I was gonna give flouro a try.. I have been searching the net and asking around here about this and had different answers from just about everyone and everywhere I read. I have read to make your leader thinner starting off with 25lb butt section so it sinks faster. sounds good. I have heard to use mono for the butt section and add flouro to it using a knot or even a barrel swivel. also sounds good. but whats a good recipe to use? I am gonna be nymphing with egg patterns next time out and wonder what leader recipe you guys recomend for a fly rod? I am gonna get some flouro today after dinner and wondered what lb I should get? I have been recomended 8lb, or 10lb and even 6lb for clear water.. I already have leader making material from rio. its regular mono in every size you need.. just need a good recipe? basically I want to start off with mono and end up with flouro. I will be using split shot and unweighted nymphs and fishing 4ft deep or less.. any reccomendations? I want a 9ft leader. should I use a micro swivel? help! remember this is for a fly rod. not spin cast or can you use the same recipes for both?. also can you connect the flouro and mono using a bloodknot if need be? any help would be greatly appreciated!! some of this is confusing when all that teaches you is you own experiences and the internet!


----------



## clip (Oct 25, 2007)

I use this site a lot because you can very the length and size http://www.jdunns.com/personal/java_leader_calc.html
The formula I use the most starts with a hard butt section, amnesia then chameleon for the mid section and ultra green for the tippet. On the V when the water is real clear I have gone down as low as 6lb but mostly run to down to 8lb. I was told by a good friend (a guy that lands more fish than anyone I know )that when it comes to steelhead fishing conditions more bad things then good things happen with fluorocarbon. My leaders start with a loop connection and I use double surgeons knotsfor the rest . Putting you flies where the fish are can mean breaking off a lot so the loop connection is a big help, blood knots are to fussy for me and the surgeons knots have not caused me any problem,. You can also tie in a dropper loop.
This is on of those things that everyone does differently.
If you google "hand tied steelhead leaders" the options are almost endless.


----------



## zotman (Jun 9, 2006)

Buy or borrow from the library "Steelheading made simple". From the DVD, I use 3-4' 20lb Amnesia (Red), 3-4' 12lb clear or green Maxima(mono) and then your tippet. I first tie the amnesia to the fly line using a nail knot. I use the double surgeons loop to tie the lines together. Tippet: I use 8 lb P Line CFX leader (flouro). I use the Trilene knot to tie to the fly (Palomer knot works great also). I usually use one or 2 BB shot on the tippet. Sometimes I put the shot on the 12 lb near the knot so it does not slide down. If you use a float indicator, keep it on the 12 lb mono so you don't lose it on a snag.

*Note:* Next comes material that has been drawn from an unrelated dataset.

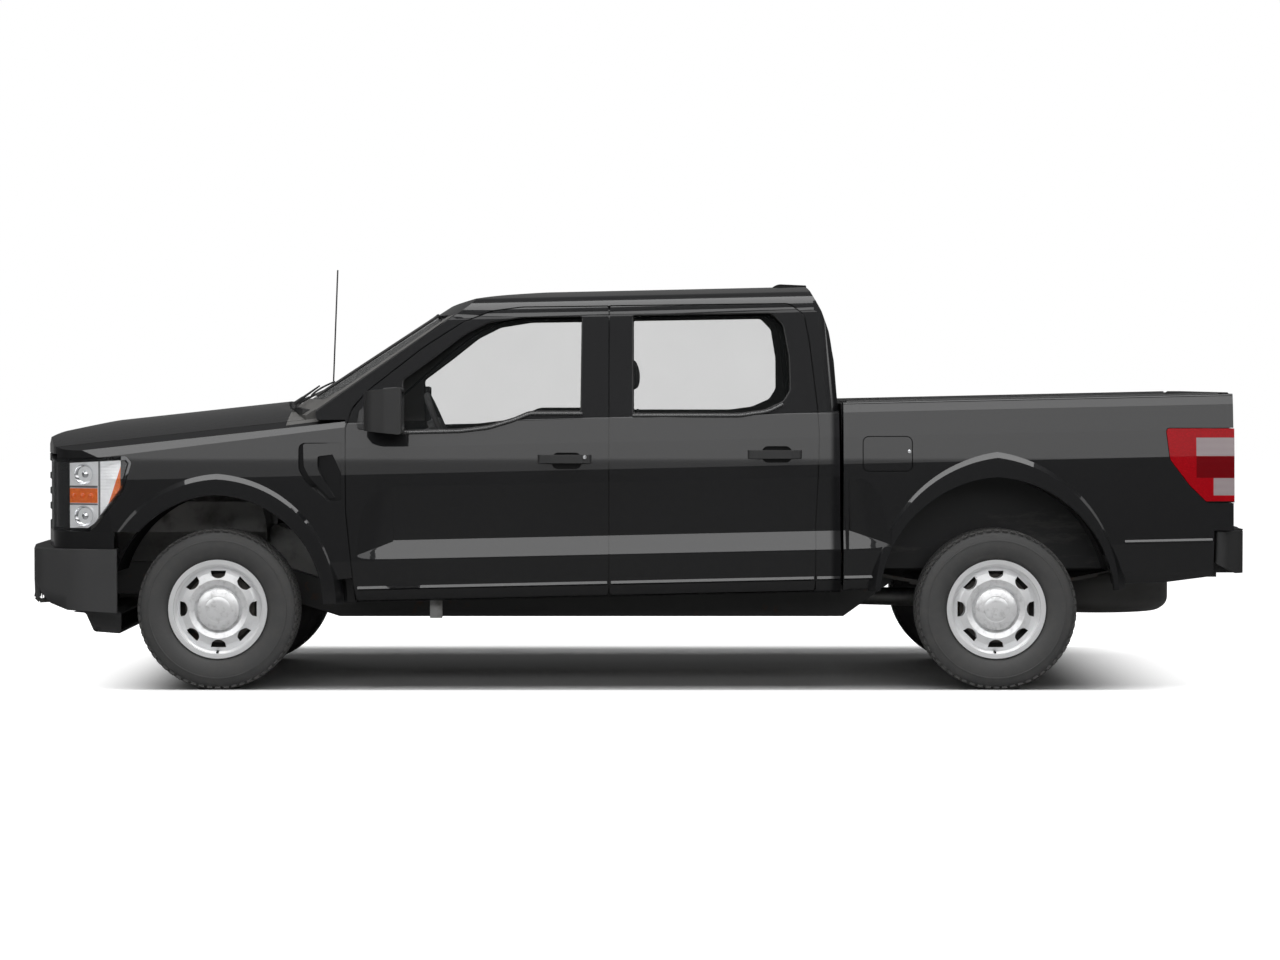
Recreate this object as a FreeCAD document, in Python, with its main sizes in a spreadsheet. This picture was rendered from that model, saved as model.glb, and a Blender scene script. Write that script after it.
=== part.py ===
import FreeCAD, Part
import Sketcher
import math
import os

# Crew-cab pickup truck, built as a document of separate pieces.
# X runs rearwards, Y to the vehicle's right and Z up, in millimetres. The origin is on the ground,
# at the middle of the overall length and width, so the front of the truck is at low X.
Vector = FreeCAD.Vector
doc = FreeCAD.newDocument("Pickup")

# Driving dimensions, in millimetres unless a name says share, slope, deg or count
SIZES = [
    # Whole vehicle
    ("overall_length", 5885),
    ("front_overhang", 960),
    ("wheelbase", 3694),
    ("front_track", 1725),
    ("rear_track", 1735),
    ("rake_slope", 0.022),
    ("panel_gap", 5),
    ("seat_gap", 0.3),
    ("cut_margin", 60),
    # Wheels and tyres
    ("tyre_diameter", 764),
    ("tyre_width", 245),
    ("tread_width", 196),
    ("bead_diameter", 438),
    ("rim_flange_diameter", 470),
    ("rim_half_width", 102),
    ("rim_wall", 7),
    ("wheel_window_count", 8),
    ("wheel_window_radius", 164),
    ("wheel_window_height", 36),
    ("wheel_window_width", 74),
    ("cap_diameter", 202),
    ("hub_bore_diameter", 60),
    ("brake_disc_diameter", 330),
    # Body side section, half widths and heights at the middle of the truck
    ("rocker_half_width", 932),
    ("rocker_z", 446),
    ("sill_half_width", 978),
    ("sill_line_z", 506),
    ("band_half_width", 1003),
    ("band_low_z", 640),
    ("waist_half_width", 974),
    ("band_top_z", 735),
    ("crease_half_width", 988),
    ("crease_z", 1050),
    ("shoulder_half_width", 977),
    ("shoulder_z", 1178),
    ("belt_half_width", 958),
    ("belt_z", 1300),
    ("flare_half_width", 1015),
    # Cab
    ("cab_rear_x", 975),
    ("cab_floor_z", 520),
    ("door_thickness", 130),
    ("frame_thickness", 52),
    ("skin_thickness", 12),
    ("tumblehome_slope", 0.364),
    ("roof_edge_half_width", 690),
    ("roof_edge_drop", 38),
    ("rail_drop", 100),
    ("roof_crown_z", 1914),
    ("windscreen_base_x", -1673),
    ("windscreen_base_z", 1345),
    ("windscreen_slope", 0.643),
    ("windscreen_bow_radius", 4147),
    ("windscreen_depth", 60),
    ("glass_thickness", 6),
    ("glass_inset", 8),
    ("cab_corner_radius", 70),
    # Doors
    ("front_door_x0", -1372),
    ("front_door_x1", -129),
    ("rear_door_x1", 867),
    ("door_bottom_z", 452),
    ("door_top_z", 1833),
    ("door_flange", 50),
    ("door_top_flange", 30),
    ("door_setback", 22),
    # Bonnet and front wings
    ("hood_rear_x", -1725),
    ("hood_rear_bow", 110),
    ("hood_half_width", 866),
    ("hood_edge_z", 1270),
    ("hood_edge_x", -1673),
    ("hood_edge_slope", 0.1096),
    ("fender_wall", 28),
    ("nose_x", -2888),
    # Lamps, grille, bumpers
    ("grille_half_width", 660),
    ("grille_low_z", 742),
    ("grille_top_z", 1112),
    ("grille_bar_count", 4),
    ("grille_depth", 70),
    ("bumper_top_z", 668),
    ("bumper_low_z", 372),
    ("bumper_wall", 26),
    ("bumper_shelf", 120),
    ("rear_bumper_top_z", 752),
    ("rear_bumper_low_z", 552),
    ("ball_hole_radius", 13),
    # Cargo box
    ("bed_x0", 985),
    ("bed_x1", 2830),
    ("bed_rail_z", 1342),
    ("bed_floor_z", 800),
    ("bed_inner_half_width", 826),
    ("wheelhouse_half_width", 642),
    ("bed_panel_thickness", 20),
    ("floor_rib_count", 9),
    ("floor_rib_height", 12),
    ("flap_thickness", 26),
    ("tailgate_thickness", 62),
    ("tailgate_half_width", 782),
    ("tailgate_pin_radius", 11),
    # Wheel arches, from the wheel centre
    ("front_arch_rise", 543),
    ("front_arch_reach", 502),
    ("rear_arch_rise", 628),
    ("rear_arch_reach", 555),
    ("front_flare_rise", 664),
    ("front_flare_reach", 598),
    ("rear_flare_rise", 766),
    ("rear_flare_reach", 608),
    ("liner_wall", 8),
    ("liner_half_width", 560),
    # Chassis
    ("rail_half_gap", 415),
    ("rail_width", 70),
    ("rail_height", 155),
    ("rail_front_z", 505),
    ("rail_mid_z", 395),
    ("rail_rear_z", 618),
    ("axle_tube_radius", 42),
    ("differential_radius", 150),
    ("leaf_width", 64),
    ("leaf_thickness", 9),
    ("leaf_count", 4),
    ("leaf_half_span", 680),
    ("leaf_camber", 95),
    ("spring_half_gap", 520),
    # Steering wheel
    ("steering_wheel_radius", 185),
    ("steering_grip_radius", 15),
]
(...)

I bought an Orvis Cinch Tie fly knot tool. I use it to tie the knots.


----------



## flylogicsteelhead (Oct 4, 2006)

I use a mon tapered 3x to a barrel swivel and fish 6lb or 4lb seagar flouro off of that, I swear by seagar 6lb flouro!


----------



## Fishaholic69 (Apr 6, 2007)

thanks guys for all the help. I made one recommended to me that was 2 ft of 20 2 ft of 15 2 of 13 and 2 of 10. then a very small barrel swivel and then 8lb flouro added to that. it casted pretty good. I will ahve to give you guys a try.


----------